Written request =
Repeat each record below exactly as given.

_ _ _

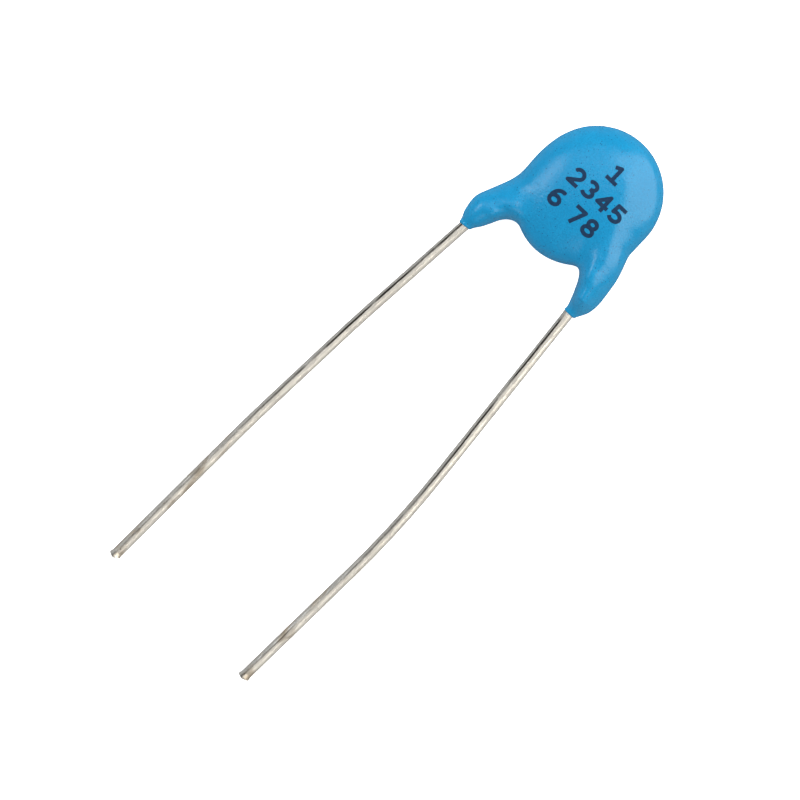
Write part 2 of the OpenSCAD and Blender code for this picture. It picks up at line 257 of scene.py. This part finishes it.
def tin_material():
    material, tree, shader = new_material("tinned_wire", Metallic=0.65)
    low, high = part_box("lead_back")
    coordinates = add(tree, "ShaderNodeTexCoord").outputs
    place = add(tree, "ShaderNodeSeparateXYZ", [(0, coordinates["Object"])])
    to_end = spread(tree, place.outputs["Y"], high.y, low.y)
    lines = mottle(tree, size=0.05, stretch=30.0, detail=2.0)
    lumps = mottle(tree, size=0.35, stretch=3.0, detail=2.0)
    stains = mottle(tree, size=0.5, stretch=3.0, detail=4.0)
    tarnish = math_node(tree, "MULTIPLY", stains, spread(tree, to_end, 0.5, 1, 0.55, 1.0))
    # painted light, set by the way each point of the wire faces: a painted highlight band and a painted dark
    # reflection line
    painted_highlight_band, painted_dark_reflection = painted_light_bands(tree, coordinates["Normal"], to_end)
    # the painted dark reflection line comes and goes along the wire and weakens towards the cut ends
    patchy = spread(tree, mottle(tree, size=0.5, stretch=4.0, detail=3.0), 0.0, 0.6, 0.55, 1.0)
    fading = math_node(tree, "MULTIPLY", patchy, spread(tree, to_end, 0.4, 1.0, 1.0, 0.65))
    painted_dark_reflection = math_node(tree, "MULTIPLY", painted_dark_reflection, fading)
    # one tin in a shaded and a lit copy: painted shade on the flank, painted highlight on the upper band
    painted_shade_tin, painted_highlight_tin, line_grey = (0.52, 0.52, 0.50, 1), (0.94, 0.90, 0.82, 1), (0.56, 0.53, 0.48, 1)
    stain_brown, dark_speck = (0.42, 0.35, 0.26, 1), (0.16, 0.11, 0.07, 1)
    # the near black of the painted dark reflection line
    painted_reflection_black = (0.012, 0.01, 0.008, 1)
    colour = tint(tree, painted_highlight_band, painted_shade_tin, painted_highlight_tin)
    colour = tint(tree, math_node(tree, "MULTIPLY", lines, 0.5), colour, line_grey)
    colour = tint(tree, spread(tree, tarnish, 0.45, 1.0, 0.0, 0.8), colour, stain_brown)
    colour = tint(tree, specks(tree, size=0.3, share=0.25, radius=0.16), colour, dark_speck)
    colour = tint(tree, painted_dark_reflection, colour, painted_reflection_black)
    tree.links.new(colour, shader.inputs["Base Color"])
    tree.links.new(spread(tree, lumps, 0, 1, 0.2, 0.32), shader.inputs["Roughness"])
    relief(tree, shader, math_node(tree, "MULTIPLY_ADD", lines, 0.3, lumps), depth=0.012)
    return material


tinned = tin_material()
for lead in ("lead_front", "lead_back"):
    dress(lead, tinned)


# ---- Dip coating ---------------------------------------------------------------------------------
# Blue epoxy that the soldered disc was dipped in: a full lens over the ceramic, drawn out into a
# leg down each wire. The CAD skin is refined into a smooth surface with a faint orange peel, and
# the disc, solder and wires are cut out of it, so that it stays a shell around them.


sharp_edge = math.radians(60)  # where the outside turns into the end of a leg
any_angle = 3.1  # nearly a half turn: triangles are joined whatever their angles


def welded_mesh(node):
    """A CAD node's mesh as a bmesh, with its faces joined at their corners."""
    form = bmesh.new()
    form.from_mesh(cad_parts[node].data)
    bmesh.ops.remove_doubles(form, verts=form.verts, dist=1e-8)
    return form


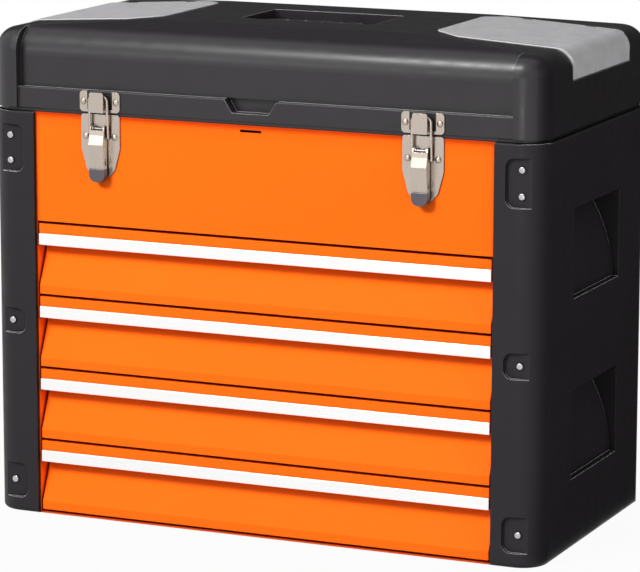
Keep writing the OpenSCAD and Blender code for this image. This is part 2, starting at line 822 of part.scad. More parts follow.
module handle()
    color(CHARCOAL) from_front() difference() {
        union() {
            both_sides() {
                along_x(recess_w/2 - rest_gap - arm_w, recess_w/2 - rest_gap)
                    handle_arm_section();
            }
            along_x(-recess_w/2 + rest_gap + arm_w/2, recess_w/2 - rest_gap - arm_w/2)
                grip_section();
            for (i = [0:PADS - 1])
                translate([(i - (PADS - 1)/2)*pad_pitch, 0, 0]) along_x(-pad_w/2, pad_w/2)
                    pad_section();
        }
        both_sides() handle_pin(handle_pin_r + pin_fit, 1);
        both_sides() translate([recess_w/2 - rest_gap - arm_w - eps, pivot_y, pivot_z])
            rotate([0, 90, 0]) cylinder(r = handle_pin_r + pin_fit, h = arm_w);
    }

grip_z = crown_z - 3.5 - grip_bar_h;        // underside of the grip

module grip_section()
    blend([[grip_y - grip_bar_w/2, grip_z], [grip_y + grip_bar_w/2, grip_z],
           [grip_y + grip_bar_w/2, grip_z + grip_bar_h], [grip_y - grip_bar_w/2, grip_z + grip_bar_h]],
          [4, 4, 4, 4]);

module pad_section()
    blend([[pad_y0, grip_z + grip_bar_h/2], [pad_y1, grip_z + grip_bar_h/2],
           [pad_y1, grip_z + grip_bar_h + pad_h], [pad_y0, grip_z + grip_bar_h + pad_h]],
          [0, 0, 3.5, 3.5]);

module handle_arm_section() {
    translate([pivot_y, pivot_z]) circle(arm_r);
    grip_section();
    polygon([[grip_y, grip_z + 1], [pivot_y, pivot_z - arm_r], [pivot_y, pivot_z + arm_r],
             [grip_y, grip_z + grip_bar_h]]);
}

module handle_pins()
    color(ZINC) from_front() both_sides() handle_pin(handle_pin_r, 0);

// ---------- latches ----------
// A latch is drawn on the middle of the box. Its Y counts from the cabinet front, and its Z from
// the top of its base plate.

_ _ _

Exercise output =
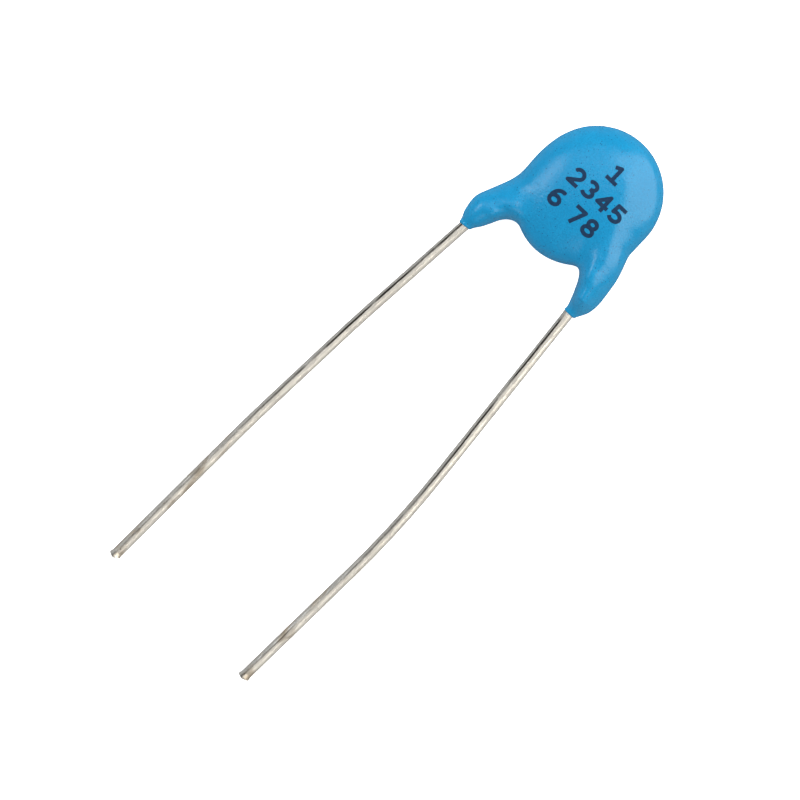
Write part 2 of the OpenSCAD and Blender code for this picture. It picks up at line 257 of scene.py. This part finishes it.
def tin_material():
    material, tree, shader = new_material("tinned_wire", Metallic=0.65)
    low, high = part_box("lead_back")
    coordinates = add(tree, "ShaderNodeTexCoord").outputs
    place = add(tree, "ShaderNodeSeparateXYZ", [(0, coordinates["Object"])])
    to_end = spread(tree, place.outputs["Y"], high.y, low.y)
    lines = mottle(tree, size=0.05, stretch=30.0, detail=2.0)
    lumps = mottle(tree, size=0.35, stretch=3.0, detail=2.0)
    stains = mottle(tree, size=0.5, stretch=3.0, detail=4.0)
    tarnish = math_node(tree, "MULTIPLY", stains, spread(tree, to_end, 0.5, 1, 0.55, 1.0))
    # painted light, set by the way each point of the wire faces: a painted highlight band and a painted dark
    # reflection line
    painted_highlight_band, painted_dark_reflection = painted_light_bands(tree, coordinates["Normal"], to_end)
    # the painted dark reflection line comes and goes along the wire and weakens towards the cut ends
    patchy = spread(tree, mottle(tree, size=0.5, stretch=4.0, detail=3.0), 0.0, 0.6, 0.55, 1.0)
    fading = math_node(tree, "MULTIPLY", patchy, spread(tree, to_end, 0.4, 1.0, 1.0, 0.65))
    painted_dark_reflection = math_node(tree, "MULTIPLY", painted_dark_reflection, fading)
    # one tin in a shaded and a lit copy: painted shade on the flank, painted highlight on the upper band
    painted_shade_tin, painted_highlight_tin, line_grey = (0.52, 0.52, 0.50, 1), (0.94, 0.90, 0.82, 1), (0.56, 0.53, 0.48, 1)
    stain_brown, dark_speck = (0.42, 0.35, 0.26, 1), (0.16, 0.11, 0.07, 1)
    # the near black of the painted dark reflection line
    painted_reflection_black = (0.012, 0.01, 0.008, 1)
    colour = tint(tree, painted_highlight_band, painted_shade_tin, painted_highlight_tin)
    colour = tint(tree, math_node(tree, "MULTIPLY", lines, 0.5), colour, line_grey)
    colour = tint(tree, spread(tree, tarnish, 0.45, 1.0, 0.0, 0.8), colour, stain_brown)
    colour = tint(tree, specks(tree, size=0.3, share=0.25, radius=0.16), colour, dark_speck)
    colour = tint(tree, painted_dark_reflection, colour, painted_reflection_black)
    tree.links.new(colour, shader.inputs["Base Color"])
    tree.links.new(spread(tree, lumps, 0, 1, 0.2, 0.32), shader.inputs["Roughness"])
    relief(tree, shader, math_node(tree, "MULTIPLY_ADD", lines, 0.3, lumps), depth=0.012)
    return material


tinned = tin_material()
for lead in ("lead_front", "lead_back"):
    dress(lead, tinned)


# ---- Dip coating ---------------------------------------------------------------------------------
# Blue epoxy that the soldered disc was dipped in: a full lens over the ceramic, drawn out into a
# leg down each wire. The CAD skin is refined into a smooth surface with a faint orange peel, and
# the disc, solder and wires are cut out of it, so that it stays a shell around them.


sharp_edge = math.radians(60)  # where the outside turns into the end of a leg
any_angle = 3.1  # nearly a half turn: triangles are joined whatever their angles


def welded_mesh(node):
    """A CAD node's mesh as a bmesh, with its faces joined at their corners."""
    form = bmesh.new()
    form.from_mesh(cad_parts[node].data)
    bmesh.ops.remove_doubles(form, verts=form.verts, dist=1e-8)
    return form


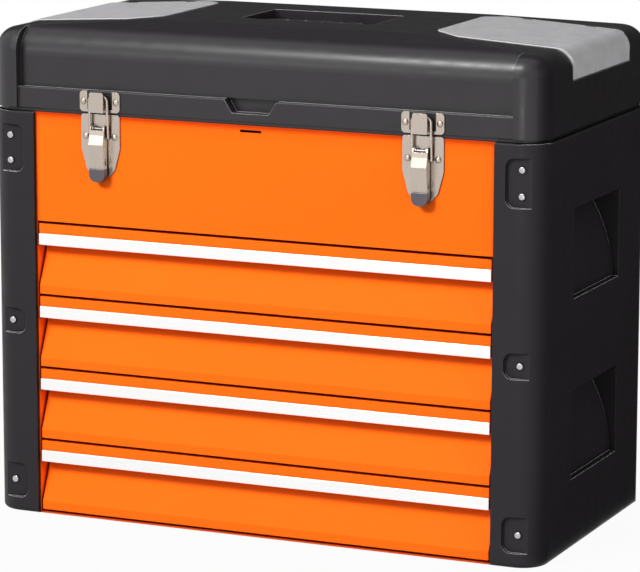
Keep writing the OpenSCAD and Blender code for this image. This is part 2, starting at line 822 of part.scad. More parts follow.
module handle()
    color(CHARCOAL) from_front() difference() {
        union() {
            both_sides() {
                along_x(recess_w/2 - rest_gap - arm_w, recess_w/2 - rest_gap)
                    handle_arm_section();
            }
            along_x(-recess_w/2 + rest_gap + arm_w/2, recess_w/2 - rest_gap - arm_w/2)
                grip_section();
            for (i = [0:PADS - 1])
                translate([(i - (PADS - 1)/2)*pad_pitch, 0, 0]) along_x(-pad_w/2, pad_w/2)
                    pad_section();
        }
        both_sides() handle_pin(handle_pin_r + pin_fit, 1);
        both_sides() translate([recess_w/2 - rest_gap - arm_w - eps, pivot_y, pivot_z])
            rotate([0, 90, 0]) cylinder(r = handle_pin_r + pin_fit, h = arm_w);
    }

grip_z = crown_z - 3.5 - grip_bar_h;        // underside of the grip

module grip_section()
    blend([[grip_y - grip_bar_w/2, grip_z], [grip_y + grip_bar_w/2, grip_z],
           [grip_y + grip_bar_w/2, grip_z + grip_bar_h], [grip_y - grip_bar_w/2, grip_z + grip_bar_h]],
          [4, 4, 4, 4]);

module pad_section()
    blend([[pad_y0, grip_z + grip_bar_h/2], [pad_y1, grip_z + grip_bar_h/2],
           [pad_y1, grip_z + grip_bar_h + pad_h], [pad_y0, grip_z + grip_bar_h + pad_h]],
          [0, 0, 3.5, 3.5]);

module handle_arm_section() {
    translate([pivot_y, pivot_z]) circle(arm_r);
    grip_section();
    polygon([[grip_y, grip_z + 1], [pivot_y, pivot_z - arm_r], [pivot_y, pivot_z + arm_r],
             [grip_y, grip_z + grip_bar_h]]);
}

module handle_pins()
    color(ZINC) from_front() both_sides() handle_pin(handle_pin_r, 0);

// ---------- latches ----------
// A latch is drawn on the middle of the box. Its Y counts from the cabinet front, and its Z from
// the top of its base plate.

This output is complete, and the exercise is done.